Kalimat ini penggalan dalam acara DEBAT, dibarengi sorot panning camera ke arah kubu Jokowi, di mana ada sungging senyum wajah-wajah di situ. Memang siapa kancil itu? Ah, bisa bertafsir ke arah tokoh tertentu. Kira-kira, saya pun punya tafsir yang tak berbeda dengan senyum beberapa orang yang tertangkap camera dalam siaran langsung pada sekitar pukul. 21.02, Minggu (29/4) ini.
Tiga hari lalu, saya bertemu dengan Faisal Basri dan berbincang ringan. Ia yang menjadi salah satu pengisi (baca: penulis) dalam buku yang saya editori bersama Moch. Khoiri dan dikata pengantari Pepih Nugraha bertajuk 36 kompasianer Merajut Indonesia, menyebutkan bahwa JK bukan yang terbaik dalam mendampingi Jokowi. Namun, “Setidaknya itu lebih baik daripada pasangan lawan di sana,” tandas Sekjen PAN di awal berdiri dan kemudian digantikan oleh Hata Rajasa, mendampingi Amien Rais. Catatan tambahan: JK pun menjadi salah seorang penulis dalam buku yang saya editori itu.
Menjadi menarik JK-Faisal-Hata kaitannya dengan Revolusi Mental yang digariskan oleh kubu Calon Presiden-Wakil Presiden Nomor 1. Jalin kelindan ini, bagi saya sebuah oase yang ditawarkan untuk diuji, jika Revolusi Mental menjadi “pemenang”. Apakah benar, bangsa ini sedang runtuh mental. Dan kian kentara ketika memasuki acara Pilpres yang kebetulan hanya diikuti oleh dua pasang calon. Di mana masing-masing saling sebut diri yang paling lurus, dan tidak menjurus ke arah menyerang lawan yang sesungguhnya memiriskan kita yang mencoba tetap dengan common sense “yang benar”. Contoh yang berhamburan, sungguh bukan pembelajaran yang baik bagi banyak pasang mata, telinga dan indra lainnya. Di mana saling olok, lempar batu dan sembunyi tangan serta kosa kata yang mencengangkan.
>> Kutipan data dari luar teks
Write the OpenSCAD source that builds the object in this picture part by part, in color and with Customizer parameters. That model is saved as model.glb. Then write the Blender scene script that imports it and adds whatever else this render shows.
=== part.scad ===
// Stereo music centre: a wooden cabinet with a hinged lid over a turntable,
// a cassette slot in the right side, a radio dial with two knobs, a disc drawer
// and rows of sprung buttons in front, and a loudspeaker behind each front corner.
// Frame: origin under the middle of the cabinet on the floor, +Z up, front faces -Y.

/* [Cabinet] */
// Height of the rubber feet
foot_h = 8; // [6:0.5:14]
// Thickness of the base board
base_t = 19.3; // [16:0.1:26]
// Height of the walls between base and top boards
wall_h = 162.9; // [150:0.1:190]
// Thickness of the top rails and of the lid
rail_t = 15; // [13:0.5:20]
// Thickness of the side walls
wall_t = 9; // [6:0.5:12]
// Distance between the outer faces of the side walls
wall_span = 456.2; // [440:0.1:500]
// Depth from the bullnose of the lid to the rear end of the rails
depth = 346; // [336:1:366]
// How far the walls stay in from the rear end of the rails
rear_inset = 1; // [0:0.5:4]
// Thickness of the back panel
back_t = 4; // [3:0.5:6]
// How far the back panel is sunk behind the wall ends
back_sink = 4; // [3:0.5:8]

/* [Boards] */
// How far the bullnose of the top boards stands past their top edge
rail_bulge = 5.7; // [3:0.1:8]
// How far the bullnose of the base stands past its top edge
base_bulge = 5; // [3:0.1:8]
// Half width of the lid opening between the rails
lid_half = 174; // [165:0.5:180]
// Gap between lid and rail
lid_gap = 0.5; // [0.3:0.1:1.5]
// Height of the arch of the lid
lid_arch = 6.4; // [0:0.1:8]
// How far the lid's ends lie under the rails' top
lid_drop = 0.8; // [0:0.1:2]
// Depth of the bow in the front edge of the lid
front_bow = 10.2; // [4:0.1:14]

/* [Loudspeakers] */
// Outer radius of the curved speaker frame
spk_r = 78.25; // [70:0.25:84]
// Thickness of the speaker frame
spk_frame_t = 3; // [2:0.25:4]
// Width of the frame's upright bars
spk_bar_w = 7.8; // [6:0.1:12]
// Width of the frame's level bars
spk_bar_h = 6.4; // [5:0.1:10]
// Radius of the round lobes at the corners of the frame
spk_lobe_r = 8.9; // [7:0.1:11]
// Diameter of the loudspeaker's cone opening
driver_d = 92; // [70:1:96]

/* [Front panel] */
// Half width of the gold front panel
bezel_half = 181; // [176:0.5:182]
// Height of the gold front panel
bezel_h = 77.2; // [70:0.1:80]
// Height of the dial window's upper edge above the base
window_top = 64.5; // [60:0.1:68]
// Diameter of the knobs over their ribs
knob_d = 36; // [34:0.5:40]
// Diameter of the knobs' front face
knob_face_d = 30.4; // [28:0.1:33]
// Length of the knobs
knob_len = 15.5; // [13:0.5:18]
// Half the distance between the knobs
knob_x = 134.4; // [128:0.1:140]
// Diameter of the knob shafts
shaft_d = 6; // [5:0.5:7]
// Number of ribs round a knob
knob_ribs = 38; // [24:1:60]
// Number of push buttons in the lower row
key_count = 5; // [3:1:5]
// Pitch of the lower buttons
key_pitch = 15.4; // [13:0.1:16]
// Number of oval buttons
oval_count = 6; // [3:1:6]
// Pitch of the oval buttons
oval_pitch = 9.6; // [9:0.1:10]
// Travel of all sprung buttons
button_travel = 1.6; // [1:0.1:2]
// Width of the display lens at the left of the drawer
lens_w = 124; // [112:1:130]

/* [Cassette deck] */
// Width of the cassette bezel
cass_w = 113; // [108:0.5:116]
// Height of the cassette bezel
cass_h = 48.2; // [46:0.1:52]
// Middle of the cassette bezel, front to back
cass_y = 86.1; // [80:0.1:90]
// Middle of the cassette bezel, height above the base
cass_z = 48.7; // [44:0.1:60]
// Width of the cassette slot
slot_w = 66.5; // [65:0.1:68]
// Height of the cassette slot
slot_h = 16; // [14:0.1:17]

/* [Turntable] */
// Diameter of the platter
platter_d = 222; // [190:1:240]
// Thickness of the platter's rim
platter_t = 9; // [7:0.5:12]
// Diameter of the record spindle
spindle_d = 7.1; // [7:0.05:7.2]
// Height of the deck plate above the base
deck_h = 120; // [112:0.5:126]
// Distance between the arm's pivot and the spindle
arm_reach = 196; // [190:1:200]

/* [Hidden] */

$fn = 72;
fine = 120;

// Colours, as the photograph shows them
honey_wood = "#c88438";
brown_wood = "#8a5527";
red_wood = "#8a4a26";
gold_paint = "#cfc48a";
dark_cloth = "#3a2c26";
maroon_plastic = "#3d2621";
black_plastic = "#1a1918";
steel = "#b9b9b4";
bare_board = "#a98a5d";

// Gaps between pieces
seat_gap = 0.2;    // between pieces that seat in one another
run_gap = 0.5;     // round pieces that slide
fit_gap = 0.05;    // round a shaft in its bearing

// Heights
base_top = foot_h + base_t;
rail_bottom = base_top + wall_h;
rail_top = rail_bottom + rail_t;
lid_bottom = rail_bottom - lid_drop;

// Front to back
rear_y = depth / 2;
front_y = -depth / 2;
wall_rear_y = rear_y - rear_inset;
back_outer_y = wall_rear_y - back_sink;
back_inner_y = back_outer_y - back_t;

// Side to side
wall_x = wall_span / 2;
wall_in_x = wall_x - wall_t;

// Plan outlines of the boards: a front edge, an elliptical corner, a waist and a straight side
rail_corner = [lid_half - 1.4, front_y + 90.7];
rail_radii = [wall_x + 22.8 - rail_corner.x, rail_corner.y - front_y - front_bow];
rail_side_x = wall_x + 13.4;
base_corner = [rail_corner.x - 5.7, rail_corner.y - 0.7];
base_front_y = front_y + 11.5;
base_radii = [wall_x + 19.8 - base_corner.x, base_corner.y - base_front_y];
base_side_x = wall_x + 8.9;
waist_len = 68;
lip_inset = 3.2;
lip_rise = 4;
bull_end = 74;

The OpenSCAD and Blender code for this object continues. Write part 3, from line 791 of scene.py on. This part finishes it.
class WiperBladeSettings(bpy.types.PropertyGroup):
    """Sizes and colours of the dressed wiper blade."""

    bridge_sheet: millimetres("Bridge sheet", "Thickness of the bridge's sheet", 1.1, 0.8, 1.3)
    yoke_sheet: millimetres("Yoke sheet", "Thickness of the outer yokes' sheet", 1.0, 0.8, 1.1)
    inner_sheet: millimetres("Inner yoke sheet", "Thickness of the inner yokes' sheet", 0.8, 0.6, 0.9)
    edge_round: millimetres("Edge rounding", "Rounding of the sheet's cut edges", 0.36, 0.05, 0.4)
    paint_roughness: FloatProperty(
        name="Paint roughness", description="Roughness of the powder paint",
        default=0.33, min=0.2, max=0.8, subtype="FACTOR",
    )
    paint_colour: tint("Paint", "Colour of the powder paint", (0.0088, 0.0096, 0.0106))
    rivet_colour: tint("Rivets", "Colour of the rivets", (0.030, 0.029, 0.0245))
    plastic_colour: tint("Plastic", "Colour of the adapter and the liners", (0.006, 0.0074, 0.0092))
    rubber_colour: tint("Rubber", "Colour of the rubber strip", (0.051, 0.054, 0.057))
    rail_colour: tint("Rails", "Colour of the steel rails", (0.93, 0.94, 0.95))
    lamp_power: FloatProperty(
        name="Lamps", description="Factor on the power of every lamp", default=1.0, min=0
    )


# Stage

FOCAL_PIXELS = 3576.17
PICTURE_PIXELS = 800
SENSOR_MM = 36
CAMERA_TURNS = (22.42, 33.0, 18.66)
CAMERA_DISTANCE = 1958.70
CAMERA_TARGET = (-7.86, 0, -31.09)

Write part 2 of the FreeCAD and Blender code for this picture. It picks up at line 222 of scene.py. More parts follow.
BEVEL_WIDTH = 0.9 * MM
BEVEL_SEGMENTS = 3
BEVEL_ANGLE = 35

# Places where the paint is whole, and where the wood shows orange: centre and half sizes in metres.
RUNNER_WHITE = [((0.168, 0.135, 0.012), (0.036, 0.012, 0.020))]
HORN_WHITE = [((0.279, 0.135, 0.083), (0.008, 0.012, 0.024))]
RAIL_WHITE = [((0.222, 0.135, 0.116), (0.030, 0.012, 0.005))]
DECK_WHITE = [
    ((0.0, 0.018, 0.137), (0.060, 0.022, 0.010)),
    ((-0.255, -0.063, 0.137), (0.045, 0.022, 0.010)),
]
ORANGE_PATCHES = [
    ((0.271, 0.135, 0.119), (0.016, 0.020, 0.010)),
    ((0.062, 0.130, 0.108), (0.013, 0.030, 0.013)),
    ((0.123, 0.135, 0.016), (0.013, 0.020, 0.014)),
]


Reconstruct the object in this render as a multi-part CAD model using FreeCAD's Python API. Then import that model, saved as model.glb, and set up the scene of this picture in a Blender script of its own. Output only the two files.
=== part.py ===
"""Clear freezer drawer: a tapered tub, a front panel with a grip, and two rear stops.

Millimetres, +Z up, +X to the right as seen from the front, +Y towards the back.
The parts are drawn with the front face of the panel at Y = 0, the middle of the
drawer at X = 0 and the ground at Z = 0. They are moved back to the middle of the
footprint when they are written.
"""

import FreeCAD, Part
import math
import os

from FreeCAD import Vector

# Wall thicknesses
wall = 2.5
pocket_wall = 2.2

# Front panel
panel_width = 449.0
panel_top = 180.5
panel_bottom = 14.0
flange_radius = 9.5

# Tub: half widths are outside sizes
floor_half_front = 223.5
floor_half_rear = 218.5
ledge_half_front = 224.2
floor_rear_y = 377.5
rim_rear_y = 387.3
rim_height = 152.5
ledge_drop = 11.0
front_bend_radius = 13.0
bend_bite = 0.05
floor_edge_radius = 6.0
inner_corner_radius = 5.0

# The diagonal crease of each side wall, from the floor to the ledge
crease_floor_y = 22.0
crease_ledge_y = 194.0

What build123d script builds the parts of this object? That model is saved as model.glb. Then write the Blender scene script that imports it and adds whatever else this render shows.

Maka, kisah atawa dongeng Sang Kancil, menjadi sebuah idiom yang perlu untuk dikaji – di era sekarang ini. Apakah ia masih perlu sebagai bagian fabel yang lebih ke kecerdikan atau penipu sebagaimana selama ini tokoh yang melegenda itu. Sehingga Revolusi Mental sebuah jawaban – mesti perlu penjabaran yang sesuai dengan situasi Anak Bangsa ini?